S H O R T   S E R M O N S   F R O M   T H E   P O E T S .

N U M B E R   V I I I .

BY WILLIAM BAXTER.

"O that those lips had language! life has pass'd
With me but roughly, since I saw thee last.
My mother, when I learn'd that thou wast dead,
Say, wast thou conscious of the tears I shed?
Hovered thy spirit o'er thy sorrowing son,
Wretch even then, life's journey just begun?
Perhaps thou gav'st me, though unfelt, a kiss--            
Perhaps a tear, if souls can weep in bliss.
Ah! that maternal smile, it answers--yes."
COWPER TO HIS MOTHER'S PICTURE.

      POETRY and painting have long been esteemed sister arts; and the history of the world teaches us, that they have ever exercised over each other a tender, sister-like care. Where one has been cherished, the other has never languished; and where one has been neglected, the other has invariably shown tokens of decay. The painter presents a picture to charm the outward eye; the poet creates one to delight the mental vision.
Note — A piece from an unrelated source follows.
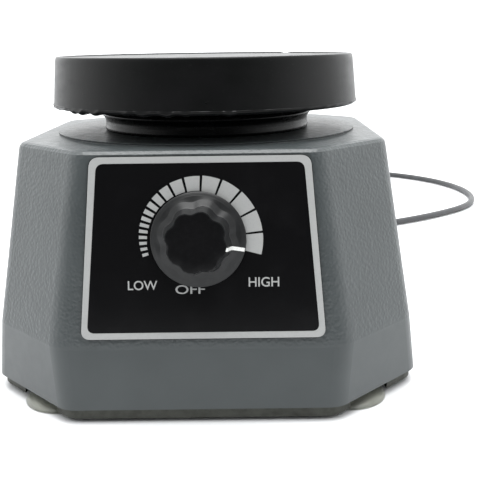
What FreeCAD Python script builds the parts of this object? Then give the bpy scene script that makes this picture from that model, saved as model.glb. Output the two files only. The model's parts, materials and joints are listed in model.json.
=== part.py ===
import FreeCAD, Part
import math
import os
import Sketcher

# A bench vortex mixer: an eight-sided tapered housing with a speed dial, and a round rubber platform that a
# motor drives round a small circle.  Millimetres.  Z = 0 is the table, +Z is up and the dial faces -Y.  Every
# piece is drawn about the motor's axis, and at the end all are moved by axis_y, which puts the origin on the
# table at the middle of the mixer without its lead.

doc = FreeCAD.newDocument("vortex_mixer")
sheet = doc.addObject("Spreadsheet::Sheet", "Sizes")

SIZES = {
    # housing: half widths across the flats, and how much each corner is cut back, at three heights
    "bottom_z": 4.2, "bottom_half": 66.1, "bottom_corner": 26.8,
    "kink_z": 22.3, "kink_half": 63.7, "kink_corner": 22.7,
    "deck_z": 76.6, "deck_half": 55.5, "deck_corner": 22.3,
    "wall": 3.0, "deck_wall": 3.5, "corner_radius": 8.0, "deck_edge": 2.2,
    "deck_boss_radius": 49.5, "deck_boss_height": 0.6, "deck_hole": 30.5,
    "base_boss_radius": 4.2, "base_boss_height": 15.8,
    # front face: the panel's own plane leans back by this angle
    "lean": 8.5874, "knob_z": 52.4,
    "panel_top_half": 30.4, "panel_bottom_half": 34.5, "panel_length": 51.0, "panel_thick": 0.8,
    "panel_shift": 0.8, "panel_rise": 22.9, "panel_radius": 2.8, "bushing_radius": 3.6,
    # knob, and the potentiometer that it turns
    "knob_gap": 0.7, "skirt_radius": 13.2, "skirt_edge": 0.9, "grip_radius": 9.6, "grip_foot": 4.2,
    "grip_top": 8.6, "knob_height": 9.9, "knob_socket": 7.6, "socket_depth": 3.6,
    "flute_radius": 2.4, "flute_depth": 0.9, "flutes": 8, "flute_start": 7.8,
    "cap_radius": 7.0, "cap_thick": 0.8, "pot_shaft_radius": 3.0,
    "pot_radius": 8.5, "pot_depth": 9.0, "pot_bushing": 3.0, "pot_nut": 5.2, "pot_nut_thick": 2.2,
    "pot_lug_back": 6.0, "pot_lug_half": 6.0, "pot_lug_end": 12.5, "pot_lug_thick": 1.0,
    # base plate, its screws and the feet
    "base_thick": 3.2, "base_web": 1.3, "base_inset": 1.2, "foot_recess": 12.2, "screw_recess": 3.4,
    "base_screw_x": 28.0, "base_screw_y": 59.0, "base_screw_head": 2.9, "base_screw_head_height": 1.9,
    "base_screw_radius": 1.5, "base_screw_length": 13.4,
    "vent_start": 9.0, "vent_end": 30.0, "vent_half": 2.0, "vents": 8,
    "foot_x": 43.6, "foot_y": 48.0, "foot_radius": 11.3, "foot_stem": 2.9, "foot_hollow": 1.5,
    "foot_edge": 1.4, "foot_barb": 3.0,
    # boot
    "boot_drum": 34.0, "boot_bead": 1.0, "boot_neck": 33.2, "boot_wall": 3.2, "boot_inner": 26.5,
    "boot_top": 88.0, "boot_foot": 71.6, "boot_foot_radius": 33.0,
    # platform
    "orbit": 2.0, "cap_bottom_z": 85.3, "cap_top_z": 101.0, "cap_bottom_radius": 50.0, "cap_top_radius": 48.5,
    "cap_skin": 3.2, "cap_lip_radius": 42.0, "cap_lip": 1.7, "plate_radius": 46.8, "plate_rim": 3.3,
    "plate_web": 3.6, "hub_radius": 15.0, "hub_shoulder": 8.2, "hub_z": 79.9, "ribs": 6, "rib_thick": 2.4,
    # ball bearings on the crank pin
    "bearing_outer": 11.0, "bearing_bore": 4.0, "bearing_width": 7.0, "bearing_z": 80.2,
    "race_radius": 7.5, "groove_radius": 2.03, "ball_radius": 1.98, "inner_ring": 6.1, "outer_ring": 8.9,
    "washer_radius": 5.8, "washer_thick": 0.9, "pin_screw_radius": 1.5, "pin_screw_length": 9.5,
    "pin_screw_head": 3.0, "pin_screw_head_height": 2.0,
    # drive
    "shaft_radius": 3.0, "shaft_bottom": 12.0, "shaft_top": 75.5, "crank_radius": 11.0, "crank_z": 64.2,
    "crank_top": 79.4, "set_screw_z": 73.2, "set_screw_radius": 1.57, "set_screw_length": 6.5,
    "weight_radius": 22.0, "weight_z": 66.0, "weight_thick": 5.0, "weight_angle": 160.0, "weight_collar": 2.4,
    # motor
    "motor_plate_z": 59.0, "motor_plate_thick": 2.0, "motor_plate_half": 43.0, "motor_plate_corner": 4.0,
    "motor_plate_hole": 12.0, "boss_at": 36.0, "boss_radius": 5.0, "boss_tap": 2.05, "boss_tap_depth": 13.0,
    "grommet_radius": 6.5, "grommet_neck": 4.1, "grommet_bore": 2.1, "grommet_flange": 0.95,
    "plate_screw_head": 4.4, "plate_screw_head_height": 2.2, "plate_screw_radius": 2.0,
    "plate_screw_length": 14.0,
    "core_z": 30.0, "core_height": 18.0, "core_half": 30.0, "core_front": -20.0, "core_back": 40.0,
    "core_bore": 14.2, "rotor_radius": 13.9, "window_half": 16.0, "window_front": 19.0, "window_back": 30.0,
    "bobbin_half": 14.0, "bobbin_flange": 1.2, "bobbin_rise": 8.5, "winding_rise": 7.3,
    "tie_x": 24.0, "tie_hole": 2.1, "tie_radius": 1.95, "tie_length": 46.0, "tie_head": 3.6,
    "tie_head_height": 2.6, "tie_nut": 4.0, "bracket_half": 9.0, "bracket_thick": 3.0, "bracket_leg": 8.0,
    "bracket_inner": 18.5, "bracket_boss": 9.0, "bracket_boss_height": 9.0,
    "sleeve_radius": 6.0, "sleeve_length": 7.0,
    "fan_radius": 21.0, "fan_z": 12.4, "fan_hub": 7.0, "fan_hub_height": 4.4, "fan_blade_height": 3.2,
    "fan_blades": 7,
    # circuit board and what stands on it
    "board_half": 21.0, "board_front": -55.0, "board_depth": 28.0, "board_z": 12.0, "board_thick": 1.6,
    "board_corner": 3.0, "board_post": 2.6, "board_hole": 1.6, "triac_x": 2.5, "triac_y": -34.0,
    "triac_width": 10.0, "triac_thick": 4.4, "triac_height": 9.0, "triac_lift": 5.0, "tab_thick": 1.3,
    "tab_height": 15.0, "sink_width": 14.4, "sink_height": 18.0, "sink_back": 1.4, "fin_thick": 1.2,
    "fin_depth": 3.6, "fins": 5, "choke_x": -8.0, "choke_y": -33.5, "choke_radius": 6.0, "choke_bore": 2.4,
    "choke_height": 7.0, "fuse_x": -15.0, "fuse_y": -42.5, "fuse_radius": 2.6, "fuse_length": 14.0,
    # power lead
    "cord_x": 12.0, "cord_z": 12.5, "cord_radius": 1.8, "relief_radius": 4.6, "relief_hole": 3.9,
    "relief_end": 86.0, "relief_start": 54.0, "wire_radius": 0.8,
    # coil of the lead's spare length, and the plug beside it
    "coil_x": 52.0, "coil_y": 326.0, "coil_radius": 20.0, "coil_across": 3, "coil_layers": 4,
    "plug_rear": 290.0, "plug_length": 36.0, "plug_thick": 13.8, "plug_half": 13.0, "plug_rear_half": 6.5,
    "pin_radius": 2.0, "pin_length": 19.0, "pin_apart": 18.6,
    # the motor's axis stands this far from the middle of the footprint, which is the origin
    "axis_y": -7.2,
}
for row, (alias, number) in enumerate(SIZES.items(), start=1):
    sheet.set(f"A{row}", alias.replace("_", " "))
    sheet.set(f"B{row}", str(number))
    sheet.setAlias(f"B{row}", alias)
doc.recompute()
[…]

Painting is imitative, for it gives us the semblances of the visible forms of nature; but poetry is creative--it deals with thought and feeling, portrays soul-pictures, and stamps them on mind and heart in fancy's own imperishable colors. But they may be combined. The almost breathing beings of the painter's hand may become the subject of the poet's song; then, like the varied tints of the flower or the different hues of the rainbow, they mutually receive and impart each other's loveliness, and the effect is the production of the most refined and soul-elevating feelings. Of this combination Cowper has taken full advantage, by transcribing on his heart the venerated productions of the painter's skill, and giving in his own sweet verse the feelings and emotions which it awakened there.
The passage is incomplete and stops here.